The question stem asks us to pick an answer that weakens the argument. Since we've identified the argument's flaw, we're looking for an answer that helps bring this flaw to light, exposing the argument and making it fall apart.

Answer A does not weaken the argument. So what if many Alzheimer's patients have normal homocysteine levels? This is consistent with the correlation that increased levels of homocysteine are associated with a higher likelihood of being diagnosed with Alzheimer's disease. Correlations are not conditional statements, so they allow for exceptions.

Answer B has nothing to do with the argument. The argument is solely focused on Alzheimer's disease; we don't care if the conversion of homocysteine into other substances can sometimes have harmful effects unrelated to Alzheimer's disease.

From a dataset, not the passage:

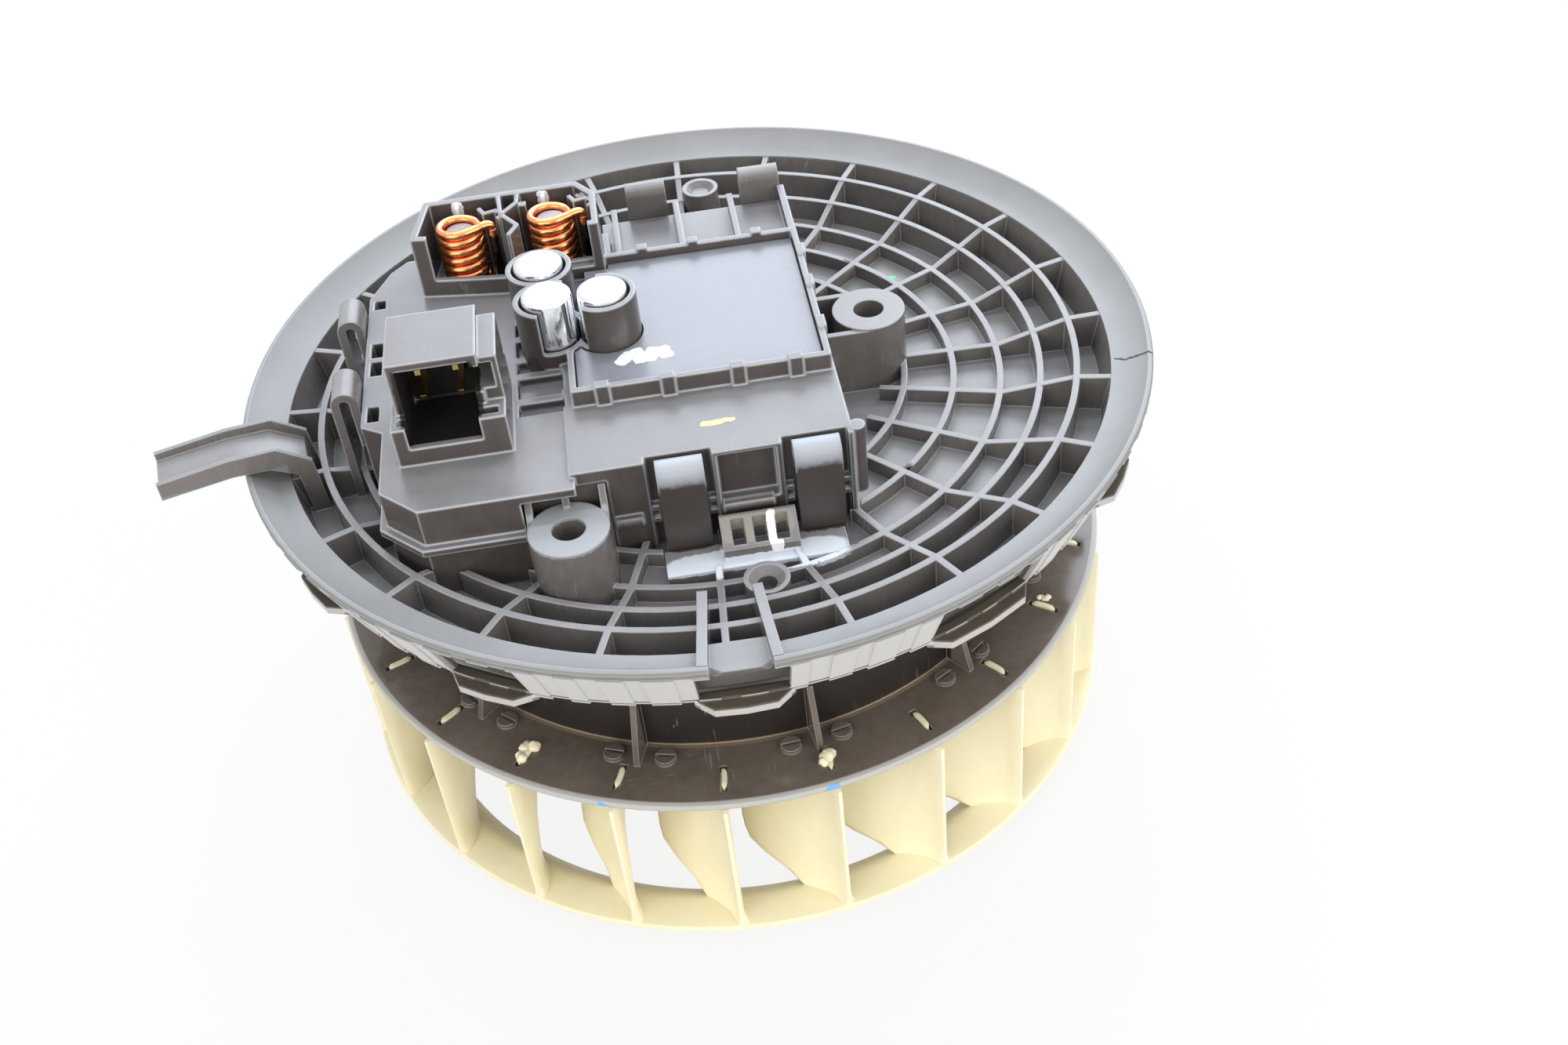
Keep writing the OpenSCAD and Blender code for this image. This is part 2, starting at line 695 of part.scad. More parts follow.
// Two cells that hold the chokes
module choke_cells() {
    difference() {
        prism(cell_outline(), platform_z - cut, cell_top);
        difference() {
            prism(grown(cell_outline(), -cell_t), platform_z, cell_top + cut);
        }
        block([cell_l + 3, cell_f - 4, platform_z + 4.2], [cell_r - 2.4, cell_f + 4.4, cell_top + cut]);
    }
    for (x = [cell_l + 9, cell_mid + 8.5])
        block([x, cell_b - cell_t - 1.6, platform_z], [x + 1.1, cell_b - cell_t + 0.5, cell_top - 1]);
    for (at = coil_mids)
        prism(strip([for (p = [[4.6, 5], [5.7, 2.5], [8.5, 3.2], [10, 0.9], [8.7, -0.5]]) at + p], cell_rib_t),
            platform_z - 0.5, cell_top - 0.5);
    c = coil_mids[0] + [9.6, 0.6];
    prism(strip([[cell_mid + 3.4, cell_b - 0.5], [cell_mid + 3.1, cell_b - 5], c, [cell_mid + 3, cell_f + 2.6],
        [cell_mid + 1, cell_f - 1.2]], cell_rib_t), platform_z - 0.4, cell_top - 0.2);
    prism(strip([[cell_mid - 1, cell_b - 0.6], c], cell_rib_t), platform_z - 0.3, cell_top);
    block([cell_mid + 2.1, cell_b - 5.4, platform_z - 0.2], [cell_mid + 5.2, cell_b - 3.9, cell_top - 1]);
    block([cell_r - 4.4, cell_b - 5.2, platform_z - 0.2], [cell_r - 1, cell_b - 3.9, cell_top - 1]);
}
// Round cups that hold the capacitors
module capacitor_cups() {
    for (i = [0:1]) post(cap_mids[i], cup_r, platform_z - cut, cap_top - 1.2);
    post(cap_mids[2], cup_r, deck_z - cut, cap_top - 0.8);
}
// Holes that the capacitors stand in
module capacitor_holes() {
    for (at = cap_mids) post(at, cap_d / 2 + cup_gap, floor_z - cut, cap_top + cut);
    translate([cap_mids[1][0] - 2.2, cap_mids[1][1] - cup_r - cut, deck_z + 2.6])
        cube([cup_r + 2.2, cup_r + cut, cap_top]);
    translate([cap_mids[2][0] - cup_r - cut, cap_mids[2][1] + 1, deck_z + 5])
        cube([cup_r, cup_r - 0.2, cap_top]);
}
// Pockets and cross ribs on the plug platform
module platform_pockets() {
    for (span = [[-28.8, -24.6], [-22.6, -15.6], [-13.6, -9.6], [-7.6, -1.6], [0.4, 5]])
        block([plug_base_r + 1.2, span[0], platform_z - 1.8], [module_l - 0.6, span[1], platform_z + cut]);
    for (span = [[-22.8, -17.4], [-6.4, -1], [0.4, 6], [19.4, 23]])
        block([platform_side_l + 1.2, span[0], ledge_z + 1.2], [platform_l - 0.8, span[1], platform_z + cut]);
}
// Recess in the housing's front for the large boss that stands there
module boss_recess() {
    gap = 0.4;
    post(boss_a, boss_r + gap, floor_z - cut, platform_z - case_t);
    block([boss_a[0] - boss_r - gap, platform_f - 3, floor_z - cut],
        [boss_a[0] + boss_r + gap, boss_a[1] + boss_r + gap, platform_z - case_t]);
}
// Notches in the housing for the front clips, and the window between them
module clip_notches() {
    half = clip_w / 2 + clip_side;
    for (x = clip_front_x) block([x - half, module_f - cut, floor_z - cut], [x + half, clip_face_front, deck_z + cut]);
    block([0, module_f - cut, -3.1], [11.9, module_f + 3, deck_z - 0.9]);
}
// Ledges that the inner legs of the clips press on
module clip_ledges() {
    for (x = clip_front_x)
        block([x - 3, clip_face_front - 2.3, -1], [x + 3, clip_face_front + cut, 3.2]);
    for (x = clip_back_x)
        block([x - 3, clip_face_back - cut, -1], [x + 3, clip_face_back + 2.3, 3.2]);
    for (y = clip_left_y)
        block([platform_side_l - 2.3, y - 3, -1], [platform_side_l + cut, y + 3, 3.2]);
}
// Small square lugs beside the front clips
module clip_lugs() {
    for (x = clip_front_x, side = [-1, 1])
        translate([x + side * (clip_w / 2 + clip_side - 0.7), clip_face_front - 1.6, -5.8])
            difference() {
                translate([-1, 0, 0]) cube([2, 1.9, 4.2]);
                translate([-2, -cut, 1.1]) cube([4, 1.7, 2]);
            }
}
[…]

Answer C is irrelevant. We don't care about how efficiently B vitamins are metabolized by the body. If C were true, then people could just take vitamin B intravenously or through another method with more bioavailability. Vitamin-mineral supplements aren't the only way to ingest vitamin B.

Answer D suggests that there is a genetic component to Alzheimer's. However, it's still consistent with Alzheimer's having another cause, and it could also be consistent with the flawed argument in the stimulus. This answer does nothing to weaken the argument.

Answer E is exactly what we're looking for. Answer E tells us that B (Alzheimer's disease) actually causes A (increased levels of homocysteine). If this were true, it makes the stimulus's argument that A causes B fall apart. This points out the flaw that we identified earlier in our analysis of the argument, and it's our answer.

Does this make sense? Let us know if you have any more questions!

DevinFuller on July 27 at 08:07PM

So its a causal argument and us providing a different cause weakens the argument. Yes?

Emil-Kunkin on July 30 at 10:21PM

Yep! More specifically we're showing that causality might be the opposite direction, that there is an alternative cause from that the author says, the real chase being the thing that the author thought was the effect.